Artikel 9. Ontstaan van de belastingschuld
Indien de belastingplicht met betrekking tot het eigendom voor de belasting, bedoeld in artikel 2, in de loop van het belastingjaar aanvangt, is de belasting verschuldigd over zoveel twaalfde gedeelten van de voor dat jaar verschuldigde belasting als er in dat jaar, na de aanvang van de belastingplicht, nog volle kalendermaanden overblijven.
Indien de belastingplicht met betrekking tot het eigendom voor de belasting, bedoeld in artikel 2, in de loop van het belastingjaar eindigt, bestaat aanspraak op ontheffing voor zoveel twaalfde gedeelten van de voor dat jaar verschuldigde belasting als er in dat jaar, na het einde van de belastingplicht, nog volle kalendermaanden overblijven.

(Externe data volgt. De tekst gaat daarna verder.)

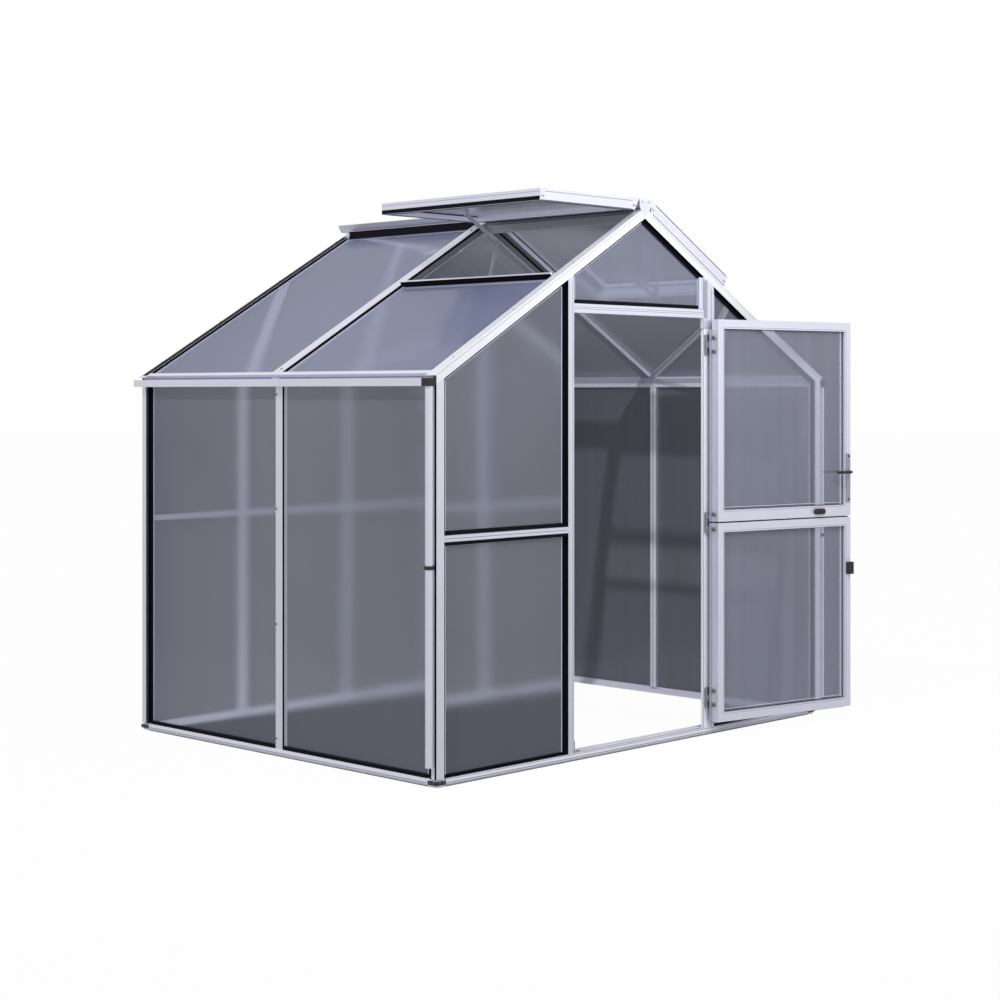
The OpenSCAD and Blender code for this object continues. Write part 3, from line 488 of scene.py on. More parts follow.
def vent_bay():
    """Raised lip of the left vent sill, and painted shade: on the ridge beam's sides, on the sides of the
    bars round the bays under the vents, and on the undersides of the middle bars."""
    lips = Piece("sill_lips", "house", ALU, "alu")
    seals = Piece("sill_seals", "house", RUBBER, "gasket")
    shaded = Piece("vent_bay_shade", "house", SHADED, "alu")
    dim = Piece("ridge_and_bar_shade", "house", DIM_SHADE, "alu")
    y0 = FRONT_IN + 0.5 * MM
    y1 = BAR_FRONT - 0.5 * MM
    slope_strip(lips, -1, SILL_END - 14 * MM, SILL_END - 2 * MM, y0, y1, 0, 13 * MM)
    slope_strip(seals, -1, SILL_END - 2 * MM, SILL_END + 1 * MM, y0, y1, 0.5 * MM - ROOF_SET, 11 * MM)
    bay = (50 * MM, SILL_END - SILL_W - END)
    for s in (-1, 1):
        x0 = s * RIDGE_HALF
        x1 = s * (RIDGE_HALF + PROUD)
        # Painted shade on the ridge beam's sides over the front bay, darker near the top
        shaded.strip((x0, y0, APEX - 27 * MM), (x1, y1, APEX - 12 * MM))
        dim.strip((x0, y0, APEX - 58 * MM), (x1, y1, APEX - 28 * MM))
        for y, side in ((BAR_FRONT, -1), (FRONT_IN, 1)):
            slope_strip(shaded, s, *bay, y, y + side * PROUD, 3 * MM - BAR, -12 * MM)
            slope_strip(seals, s, *bay, y, y + side * PROUD, -12 * MM, -1 * MM)
    wide = BAR_REAR - BAR_FRONT
    # Painted shade along the middle bars' undersides: two bands on the left, one dim band on the right
    for s, piece, a, b in ((-1, shaded, 0.08, 0.42), (-1, shaded, 0.58, 0.92), (1, dim, 0.08, 0.92)):
        slope_strip(piece, s, BELOW_RIDGE, HALF_W / COS - ABOVE_EAVE, BAR_FRONT + a * wide,
                    BAR_FRONT + b * wide, -BAR - PROUD, SUNK - BAR)
    lips.done()
    seals.done()
    shaded.done()
    dim.done()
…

Artikel 10. Termijnen van betaling
In afwijking van artikel 9, eerste lid, van de Invorderingswet 1990 wordt het voorlopig gevorderde bedrag, alsmede het definitief gevorderde bedrag betaald tegelijk met, en op dezelfde wijze als die waarop het voorschotbedrag, onderscheidenlijk het definitieve bedrag van de afrekening van Brabant Water N.V. wordt betaald.
De belasting, bedoeld in artikel 2, wordt niet geheven indien door of in opdracht van de gemeente ten behoeve van bronbemaling dan wel bodem- of grondwatersanering in de openbare ruimte water direct of indirect op de gemeentelijke riolering wordt afgevoerd.
Kwijtschelding wordt verleend op basis van de door de gemeenteraad vastgestelde kwijtscheldingsregeling.
Artikel 13. Nadere regels door het college van burgemeester en wethouders
Het college van burgemeester en wethouders kan nadere regels geven met betrekking tot de heffing en invordering van de rioolheffing.
Artikel 14. Inwerkingtreding en citeerartikel
Indien het belastingtijdvak een verbruiksperiode is, en deze niet gelijk is aan het kalenderjaar, vangt in afwijking in zoverre van artikel 7, eerste lid, het eerste belastingtijdvak waarvoor deze verordening geldt aan op 1 januari 2012, en eindigt dat belastingtijdvak op het moment dat de op 1 januari 2012 lopende gebruiksperiode eindigt.